Aim of the task
Tally each line where the word "names" occurs, then give only the total.

Data
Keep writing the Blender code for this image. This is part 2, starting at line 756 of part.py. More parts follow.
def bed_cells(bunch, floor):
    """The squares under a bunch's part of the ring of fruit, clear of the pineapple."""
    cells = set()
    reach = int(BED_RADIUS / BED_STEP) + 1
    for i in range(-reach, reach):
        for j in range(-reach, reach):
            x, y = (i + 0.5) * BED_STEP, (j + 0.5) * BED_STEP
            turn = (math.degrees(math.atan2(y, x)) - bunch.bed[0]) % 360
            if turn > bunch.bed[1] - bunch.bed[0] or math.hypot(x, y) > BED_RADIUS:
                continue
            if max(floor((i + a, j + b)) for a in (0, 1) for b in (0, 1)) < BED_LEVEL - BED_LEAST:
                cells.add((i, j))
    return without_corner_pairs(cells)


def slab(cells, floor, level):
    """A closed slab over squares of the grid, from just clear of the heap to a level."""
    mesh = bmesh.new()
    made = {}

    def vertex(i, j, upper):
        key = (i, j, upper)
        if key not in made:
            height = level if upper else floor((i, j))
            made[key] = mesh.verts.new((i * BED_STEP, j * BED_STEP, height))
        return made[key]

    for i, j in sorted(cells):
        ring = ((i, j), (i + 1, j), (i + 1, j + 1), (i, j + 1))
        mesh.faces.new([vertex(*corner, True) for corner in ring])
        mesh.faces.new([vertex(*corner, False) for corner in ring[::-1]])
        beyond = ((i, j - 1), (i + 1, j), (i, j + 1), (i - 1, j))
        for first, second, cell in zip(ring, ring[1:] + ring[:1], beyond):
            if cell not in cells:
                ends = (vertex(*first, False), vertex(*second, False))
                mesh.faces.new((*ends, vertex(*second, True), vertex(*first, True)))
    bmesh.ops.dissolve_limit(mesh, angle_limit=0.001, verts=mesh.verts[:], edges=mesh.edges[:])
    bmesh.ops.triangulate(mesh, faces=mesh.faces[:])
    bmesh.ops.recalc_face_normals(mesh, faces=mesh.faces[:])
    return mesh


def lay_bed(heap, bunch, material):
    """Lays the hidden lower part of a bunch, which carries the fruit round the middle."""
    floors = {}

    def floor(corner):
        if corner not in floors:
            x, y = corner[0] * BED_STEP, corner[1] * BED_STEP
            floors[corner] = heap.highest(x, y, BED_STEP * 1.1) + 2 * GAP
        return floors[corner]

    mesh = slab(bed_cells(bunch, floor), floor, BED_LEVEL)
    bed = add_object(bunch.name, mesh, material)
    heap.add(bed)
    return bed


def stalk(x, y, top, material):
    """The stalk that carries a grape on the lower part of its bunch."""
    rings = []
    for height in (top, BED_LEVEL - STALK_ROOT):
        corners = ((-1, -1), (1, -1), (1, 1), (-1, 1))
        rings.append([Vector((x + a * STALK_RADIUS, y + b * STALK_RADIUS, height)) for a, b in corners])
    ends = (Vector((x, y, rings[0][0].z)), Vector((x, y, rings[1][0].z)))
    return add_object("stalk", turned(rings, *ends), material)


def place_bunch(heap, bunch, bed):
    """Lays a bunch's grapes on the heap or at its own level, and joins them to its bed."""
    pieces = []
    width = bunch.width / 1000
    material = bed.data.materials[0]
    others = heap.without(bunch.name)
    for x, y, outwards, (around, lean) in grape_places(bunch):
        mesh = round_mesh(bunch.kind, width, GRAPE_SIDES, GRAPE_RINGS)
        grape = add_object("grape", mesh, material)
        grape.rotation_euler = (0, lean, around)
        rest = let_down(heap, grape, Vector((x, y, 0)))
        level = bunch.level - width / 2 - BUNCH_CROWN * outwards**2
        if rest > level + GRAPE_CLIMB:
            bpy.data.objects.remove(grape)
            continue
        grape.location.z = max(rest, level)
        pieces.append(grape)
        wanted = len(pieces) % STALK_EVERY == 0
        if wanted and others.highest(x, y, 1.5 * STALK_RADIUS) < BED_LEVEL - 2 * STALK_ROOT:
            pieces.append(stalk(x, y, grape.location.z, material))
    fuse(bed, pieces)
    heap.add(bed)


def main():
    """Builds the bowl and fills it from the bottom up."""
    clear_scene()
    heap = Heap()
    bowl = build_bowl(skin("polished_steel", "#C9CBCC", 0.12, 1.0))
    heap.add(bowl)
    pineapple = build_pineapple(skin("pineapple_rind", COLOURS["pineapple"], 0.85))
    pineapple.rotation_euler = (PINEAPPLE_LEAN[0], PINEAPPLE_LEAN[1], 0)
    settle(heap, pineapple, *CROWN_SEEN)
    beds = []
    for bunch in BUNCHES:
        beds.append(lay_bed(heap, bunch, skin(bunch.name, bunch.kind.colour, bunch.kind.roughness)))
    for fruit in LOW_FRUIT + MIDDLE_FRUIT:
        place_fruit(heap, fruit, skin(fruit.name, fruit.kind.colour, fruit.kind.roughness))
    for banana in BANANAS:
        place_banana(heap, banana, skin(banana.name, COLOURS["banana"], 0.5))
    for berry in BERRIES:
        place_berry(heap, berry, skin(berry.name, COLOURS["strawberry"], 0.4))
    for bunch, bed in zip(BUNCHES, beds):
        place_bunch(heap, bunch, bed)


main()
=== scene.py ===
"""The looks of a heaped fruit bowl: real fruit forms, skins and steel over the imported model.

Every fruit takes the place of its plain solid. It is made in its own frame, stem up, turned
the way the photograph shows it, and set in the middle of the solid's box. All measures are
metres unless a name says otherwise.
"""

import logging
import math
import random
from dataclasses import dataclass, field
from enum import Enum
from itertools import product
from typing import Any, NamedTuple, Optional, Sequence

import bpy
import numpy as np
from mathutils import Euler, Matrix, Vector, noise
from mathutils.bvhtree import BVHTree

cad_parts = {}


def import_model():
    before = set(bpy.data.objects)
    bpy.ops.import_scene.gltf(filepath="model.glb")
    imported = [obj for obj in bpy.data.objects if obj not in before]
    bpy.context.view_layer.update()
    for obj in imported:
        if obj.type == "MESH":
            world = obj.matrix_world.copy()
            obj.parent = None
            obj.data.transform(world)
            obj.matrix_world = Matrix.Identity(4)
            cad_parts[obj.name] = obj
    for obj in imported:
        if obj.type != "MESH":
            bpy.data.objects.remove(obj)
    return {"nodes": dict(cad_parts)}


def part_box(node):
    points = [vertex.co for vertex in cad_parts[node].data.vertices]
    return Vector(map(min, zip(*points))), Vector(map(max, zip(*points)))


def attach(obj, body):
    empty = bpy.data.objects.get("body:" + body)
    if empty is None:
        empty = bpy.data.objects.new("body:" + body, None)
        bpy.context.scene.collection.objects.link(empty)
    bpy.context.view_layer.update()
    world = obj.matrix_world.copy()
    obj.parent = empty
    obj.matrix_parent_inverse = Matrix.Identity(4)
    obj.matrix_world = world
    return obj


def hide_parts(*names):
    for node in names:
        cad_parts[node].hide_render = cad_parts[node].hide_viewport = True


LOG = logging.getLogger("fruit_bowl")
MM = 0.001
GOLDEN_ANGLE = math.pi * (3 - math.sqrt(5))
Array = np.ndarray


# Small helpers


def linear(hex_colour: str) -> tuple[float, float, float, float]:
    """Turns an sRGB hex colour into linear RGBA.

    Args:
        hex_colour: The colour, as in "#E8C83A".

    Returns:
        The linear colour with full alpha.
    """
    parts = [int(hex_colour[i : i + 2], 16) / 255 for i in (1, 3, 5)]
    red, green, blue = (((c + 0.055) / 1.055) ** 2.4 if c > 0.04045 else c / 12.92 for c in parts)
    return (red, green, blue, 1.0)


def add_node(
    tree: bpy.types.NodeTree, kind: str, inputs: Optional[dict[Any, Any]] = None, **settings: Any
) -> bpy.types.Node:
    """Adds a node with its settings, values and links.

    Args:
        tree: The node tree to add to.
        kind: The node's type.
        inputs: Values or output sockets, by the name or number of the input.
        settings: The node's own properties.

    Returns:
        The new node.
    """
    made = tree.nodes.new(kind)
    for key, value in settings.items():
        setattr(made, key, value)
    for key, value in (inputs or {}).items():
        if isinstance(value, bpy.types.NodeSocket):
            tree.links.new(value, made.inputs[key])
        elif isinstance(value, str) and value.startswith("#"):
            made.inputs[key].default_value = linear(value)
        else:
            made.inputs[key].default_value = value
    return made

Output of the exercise
2